The fixtures can go bad pretty easily if the camper has had water intrusion. Best bet is to pull the fixture and do a good look over and test for electrical current there also. The outlet could be bad also. They usually run the lights and everything else in series.


----------



## KDarsey (Oct 24, 2011)

Yep, what he said....look for an outlet that has a reset button in the center. Maybe that is it.
  If not it could be a broken wire in the circuit. That is what happened to me. 
  Almost $300 for 6 feet of wire. $110 an hour for their service at Camping World to trace it down.
....and no, I don't think I will take it back thee again, I am in the wrong business for sure.


----------



## Sterlo58 (Oct 24, 2011)

I am guessing there may be a tripped GFCI outlet. Probably in the bathroom. It has a reset button. If that does not reset then you need to replace that outlet.


----------



## davel (Oct 24, 2011)

The GFCI outlets in the front of the camper did not have a reset button but I didn't check the one in the back.  I will check that this weekend.  If it doesn't work, I will try a new outlet.  Is it possible the switch that turns that section of the campers lights/outlet on has gone bad?
Thanks!


----------



## saltysenior (Oct 24, 2011)

if the outlets did not have a reset button, they are not the outlets you should be looking for......again ,google I F C I  and read the info...it will save you a lot of trouble in the future...by the way,they are there for a reason


----------



## davel (Oct 25, 2011)

Thanks...I do know about GFCI outlets and why they are there.  I was just wondering about the switch that controls the lights in that section or if anyone else has had this problem.


----------



## Inthegarge (Oct 25, 2011)

Some one may have rewired that section at some time.....You will really need to trace the circuit down to see what's up...PS don't go to Camping World......................


----------



## the r.o.c. (Oct 25, 2011)

go to lowes and buy a $5 volt meter. check the outlets, take the covers off and you can reach in and check the wires. sometimes the outlets break, go bad. as with mobile homes the cheapest things are used in trailers.  you can check the bulbs with a meter.  i would do this before i spent lots of money on camper world.  lowes even has books at the entrance about wiring how to's. if you lived closer id be glad to help you. i just bought a 80 something camper and have been working on it. but start with a meter, and a simple electrical book.


----------



## Cricket Chunker (Oct 30, 2011)

I'm pretty sure all the 120v outlets in campers have to be on GFCI.  They usually put the GFCI module as the first outlet in a run and then will have one or two more after it.  I know that's how my Hilo was wired when I had it.

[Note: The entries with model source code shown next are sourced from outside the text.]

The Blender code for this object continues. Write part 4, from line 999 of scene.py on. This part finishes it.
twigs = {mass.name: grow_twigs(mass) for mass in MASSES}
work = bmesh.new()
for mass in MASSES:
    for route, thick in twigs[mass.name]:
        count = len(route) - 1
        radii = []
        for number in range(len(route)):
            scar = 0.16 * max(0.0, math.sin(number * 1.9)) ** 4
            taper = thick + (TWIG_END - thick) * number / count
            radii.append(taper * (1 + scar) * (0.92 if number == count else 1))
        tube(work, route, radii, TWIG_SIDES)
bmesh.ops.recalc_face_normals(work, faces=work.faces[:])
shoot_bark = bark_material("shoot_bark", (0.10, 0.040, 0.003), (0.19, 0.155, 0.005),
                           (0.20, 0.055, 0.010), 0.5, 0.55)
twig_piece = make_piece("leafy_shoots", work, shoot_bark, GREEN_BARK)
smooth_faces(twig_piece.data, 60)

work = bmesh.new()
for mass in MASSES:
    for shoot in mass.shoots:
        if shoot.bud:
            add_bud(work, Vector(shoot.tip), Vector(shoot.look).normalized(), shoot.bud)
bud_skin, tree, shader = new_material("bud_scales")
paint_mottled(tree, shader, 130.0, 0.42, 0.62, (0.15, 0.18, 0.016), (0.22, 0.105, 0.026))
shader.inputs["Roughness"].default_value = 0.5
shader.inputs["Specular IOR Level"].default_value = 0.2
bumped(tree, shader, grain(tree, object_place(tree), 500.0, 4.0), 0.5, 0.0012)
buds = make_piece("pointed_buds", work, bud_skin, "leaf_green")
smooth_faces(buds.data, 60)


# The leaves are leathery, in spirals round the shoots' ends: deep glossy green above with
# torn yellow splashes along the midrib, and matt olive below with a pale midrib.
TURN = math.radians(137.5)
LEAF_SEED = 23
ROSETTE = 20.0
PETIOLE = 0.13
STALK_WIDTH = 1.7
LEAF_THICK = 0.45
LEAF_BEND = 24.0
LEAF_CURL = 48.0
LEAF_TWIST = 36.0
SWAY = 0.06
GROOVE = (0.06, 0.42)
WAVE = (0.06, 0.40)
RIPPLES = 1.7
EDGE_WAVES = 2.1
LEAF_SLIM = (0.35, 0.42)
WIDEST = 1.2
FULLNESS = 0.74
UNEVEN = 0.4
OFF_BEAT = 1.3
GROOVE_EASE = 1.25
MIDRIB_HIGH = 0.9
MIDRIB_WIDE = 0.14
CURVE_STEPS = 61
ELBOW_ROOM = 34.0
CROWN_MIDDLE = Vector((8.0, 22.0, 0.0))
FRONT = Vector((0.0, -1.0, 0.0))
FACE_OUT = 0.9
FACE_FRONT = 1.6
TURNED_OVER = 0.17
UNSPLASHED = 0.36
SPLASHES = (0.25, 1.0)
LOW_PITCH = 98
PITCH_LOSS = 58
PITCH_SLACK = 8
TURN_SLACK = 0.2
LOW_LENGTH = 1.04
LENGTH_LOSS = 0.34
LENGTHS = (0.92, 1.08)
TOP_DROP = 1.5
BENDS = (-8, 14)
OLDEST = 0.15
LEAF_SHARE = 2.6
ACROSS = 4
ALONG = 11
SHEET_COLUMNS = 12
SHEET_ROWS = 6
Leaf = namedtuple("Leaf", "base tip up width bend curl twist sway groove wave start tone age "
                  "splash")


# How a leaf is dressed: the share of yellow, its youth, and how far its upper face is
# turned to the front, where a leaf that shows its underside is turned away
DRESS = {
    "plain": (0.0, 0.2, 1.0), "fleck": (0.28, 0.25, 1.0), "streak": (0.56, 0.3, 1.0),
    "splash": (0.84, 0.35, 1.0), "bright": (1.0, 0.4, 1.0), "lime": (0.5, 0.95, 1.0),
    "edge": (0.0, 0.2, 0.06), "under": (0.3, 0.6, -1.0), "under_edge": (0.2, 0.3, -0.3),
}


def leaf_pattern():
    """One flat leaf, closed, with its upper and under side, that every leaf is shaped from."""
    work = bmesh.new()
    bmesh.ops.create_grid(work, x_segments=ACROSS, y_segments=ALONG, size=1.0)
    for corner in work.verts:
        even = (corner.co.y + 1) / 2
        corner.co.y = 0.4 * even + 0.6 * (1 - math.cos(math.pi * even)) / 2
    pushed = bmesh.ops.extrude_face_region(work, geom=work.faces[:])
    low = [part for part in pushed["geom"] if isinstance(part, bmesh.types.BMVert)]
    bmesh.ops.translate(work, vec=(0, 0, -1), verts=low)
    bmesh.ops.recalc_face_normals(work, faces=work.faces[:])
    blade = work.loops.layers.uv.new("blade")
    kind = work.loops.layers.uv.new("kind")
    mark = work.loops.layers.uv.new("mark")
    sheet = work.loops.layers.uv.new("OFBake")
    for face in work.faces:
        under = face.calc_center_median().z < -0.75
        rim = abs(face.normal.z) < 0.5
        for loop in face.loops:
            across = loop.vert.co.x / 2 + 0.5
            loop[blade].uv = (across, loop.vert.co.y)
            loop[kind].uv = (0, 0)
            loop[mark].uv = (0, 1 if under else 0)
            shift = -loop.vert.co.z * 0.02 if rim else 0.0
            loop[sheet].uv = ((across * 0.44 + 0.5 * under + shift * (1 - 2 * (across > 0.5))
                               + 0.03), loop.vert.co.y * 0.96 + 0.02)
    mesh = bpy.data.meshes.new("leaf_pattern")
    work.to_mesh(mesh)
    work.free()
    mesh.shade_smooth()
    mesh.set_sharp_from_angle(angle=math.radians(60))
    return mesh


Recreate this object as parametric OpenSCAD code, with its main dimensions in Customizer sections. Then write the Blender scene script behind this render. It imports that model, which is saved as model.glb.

Most of the small & midsize trailers have 12v systems for the lights.  If the other ones work with no shore power, then you have 12v lights.   I have seen the ones in my bath area get oxidized.  I pulled the housing cover and pulled and reseated the blade connector to refresh the connection.

Again, a good meter is a must have for any trailer owner IMO.


----------



## flogator (Oct 31, 2011)

GFI can be bad and not tripped!


----------



## davel (Oct 31, 2011)

It's not the GFCI plug...I checked and it works fine.  It's just the lights in the rear of the camper.
I will buy a volt meter and check each fixture to see if it's getting power.
There is a switch next to the sink and the GFCI plug.  I thought this might be a master switch for the rear of the camper but I don't know.  I guess the switch could be bad?
Any other thoughts?


----------



## shakey gizzard (Oct 31, 2011)

davel said:


> It's not the GFCI plug...I checked and it works fine.  It's just the lights in the rear of the camper.
> I will buy a volt meter and check each fixture to see if it's getting power.
> There is a switch next to the sink and the GFCI plug.  I thought this might be a master switch for the rear of the camper but I don't know.  I guess the switch could be bad?
> Any other thoughts?



Yes it could be the switch! Get the volt meter!


----------



## davel (Oct 31, 2011)

Ok!!  Thanks!


----------